I feel as if I need to respond to the proposed ban on Happy Meal toys in Santa Clara County (see the LA Times article here: http://bit.ly/cuGx13). I wonder if the government has the right to enforce nutritional standards on a business, and therefore on patrons who frequent that business. I certainly don’t champion high calorie meals on a daily basis, but I really feel it’s at the discretion of the consumer/parent to determine what is best for his/her child/self.
When I was a child, going to McDonald’s was a rare treat. If I was lucky enough to get a Happy Meal, I rejoiced at the sight of the new toy. I also remember the meals being filling and satisfying. (Little kid, little stomach). Besides, if you wanted a different treat, you’d only want to go once a week anyway, or you’d end up with the same one repeatedly. Not that we even went nearly that often—I’d say less than once a month, if that.

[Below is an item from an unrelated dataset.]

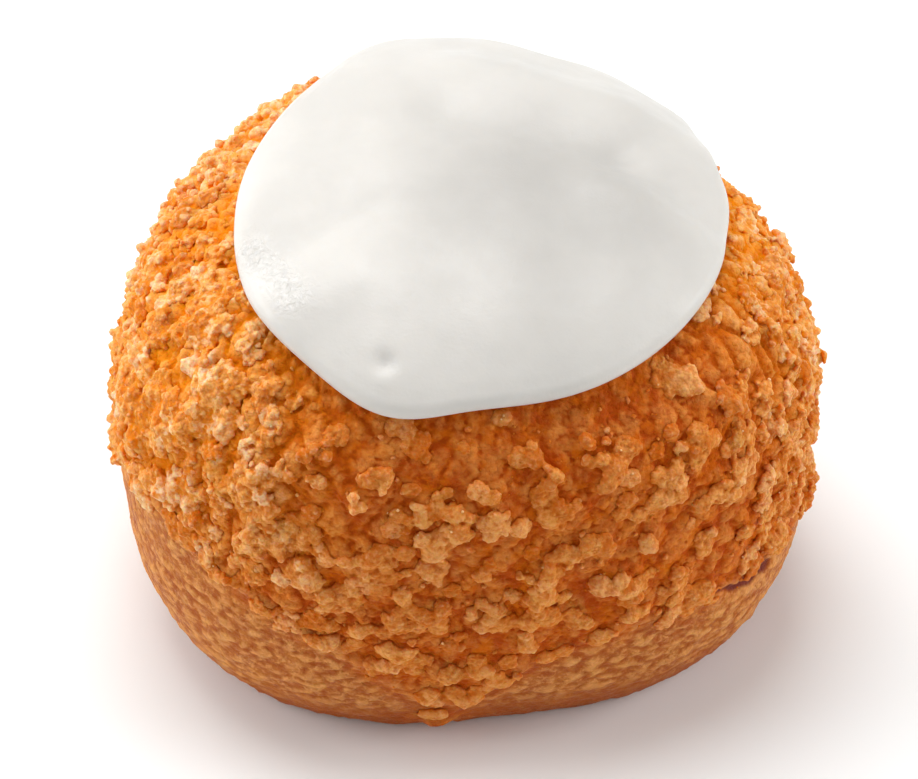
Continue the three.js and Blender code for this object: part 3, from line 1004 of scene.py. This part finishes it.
def body_material(colours):
    wires = Wiring(
        "baked_body", Subsurface_Weight=0.35, Subsurface_Radius=(1.0, 0.3, 0.05), Subsurface_Scale=1.0 * MM,
        Specular_IOR_Level=0.08,
    )
    colour = wires.mix(wires.measure("coated"), dough_colour(wires, colours), crust_colour(wires, colours))
    scorched = wires.ramp(wires.measure("scorched"), 0.2, 0.7)
    colour = wires.mix(scorched, colour, colours.scorch)
    roughness = wires.ramp(wires.noise(1.2 * MM), 0.3, 0.7, 0.42, 0.68)
    domes = wires.bump(wires.ramp(wires.cells(0.55 * MM), 0.0, 0.9, 1.0, 0.0), 0.2 * MM, 0.7)
    grain = wires.bump(wires.noise(0.35 * MM, 3, 0.65), 0.3 * MM, 0.9, domes)
    return wires.finish(Base_Color=colour, Roughness=roughness, Normal=grain)


def crumb_material(colours):
    """Craggy crumb: amber low down, tan to pale and dry on top, with painted highlight on its convex edges, painted
    shade deep in its crevices and a painted glow of light through it in its hollows.
    """
    wires = Wiring(
        "crumb", Subsurface_Weight=0.5, Subsurface_Radius=(1.0, 0.35, 0.06), Subsurface_Scale=0.8 * MM,
        Specular_IOR_Level=0.08,
    )
    tone = wires.measure("tone")
    # The golden share is partly painted light: the lit sides and the upper crust are painted more golden and paler.
    golden = wires.measure("golden")
    turned = wires.ramp(golden, 0.1, 0.7)
    glow = wires.mix(turned, colours.amber, colours.glow)
    baked = wires.mix(wires.ramp(tone, 0.0, 0.3, 0.35, 1.0), glow, colours.mottle_and_sheen)
    browned = wires.maths("MULTIPLY", wires.ramp(tone, 0.15, 0.6), wires.ramp(golden, 0.0, 0.5, 0.6, 1.0))
    browner = wires.mix(browned, baked, colours.tan)
    paler = wires.maths("MULTIPLY", wires.ramp(tone, 0.4, 1.0), wires.ramp(golden, 0.0, 0.5, 0.15, 1.0))
    top = wires.mix(paler, browner, colours.pale)
    # Painted highlight: the crumb's convex edges are lightened towards pale, more so on the golden sides.
    share = wires.ramp(golden, 0.0, 0.5, 0.34, 0.85)
    edges = wires.maths("MULTIPLY", wires.ramp(wires.measure("hollow"), -0.13, -0.02, 0.7, 0.0), share)
    top = wires.mix(edges, top, colours.pale)
    speckle = wires.ramp(wires.noise(0.7 * MM, 3, 0.65), 0.45, 0.65, 0.0, 0.55)
    top = wires.mix(speckle, top, glow)
    low = wires.ramp(wires.measure("lift"), -0.1, 0.6, 1.0, 0.0)
    colour = wires.mix(low, top, glow)
    # Painted shade deep in the crumb's crevices: they are darkened towards the deep colour.
    deep = wires.mix(turned, colours.deep, colours.glow)
    crevice_shade = wires.ramp(wires.measure("crevice_shade"), 0.0, 0.22, 0.0, 0.95)
    colour = wires.mix(crevice_shade, colour, deep)
    # Painted glow: the crumb's hollows are coloured towards a glowing orange, as if light shone through the crumb.
    hollow = wires.ramp(wires.measure("hollow"), 0.01, 0.12, 0.0, 0.6)
    colour = wires.mix(hollow, colour, glow)
    roughness = wires.ramp(wires.noise(0.6 * MM), 0.3, 0.7, 0.5, 0.78)
    domes = wires.bump(wires.ramp(wires.cells(0.4 * MM), 0.0, 0.9, 1.0, 0.0), 0.18 * MM, 0.75)
    grain = wires.bump(wires.noise(0.22 * MM, 3, 0.6), 0.18 * MM, 0.8, domes)
    return wires.finish(Base_Color=colour, Roughness=roughness, Normal=grain)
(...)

As such, who is this really targeting? Is it McDonald’s, a company which, in our free society, really has the right to market whatever food and (safe, non-toxic) toys they like? Is it a slap on the wrist for the consumer, who is being deprived of the choice of food for their children? Does this mean those who don’t choose healthily will be frowned upon? I believe that the government has the right to impose standards for safety purposes on our food. They should certainly track the process from farm to plastic plate/paper wrapping if they can, and of course ameliorate food processing whenever possible.
But I don’t think the government has the right to mandate food choices. Good parents, I believe, will ensure that their children eat a variety of nutritious foods. And if they want to take their children to McDonald’s now and then for a treat, let them. As for me, I may go pick up a Happy Meal today.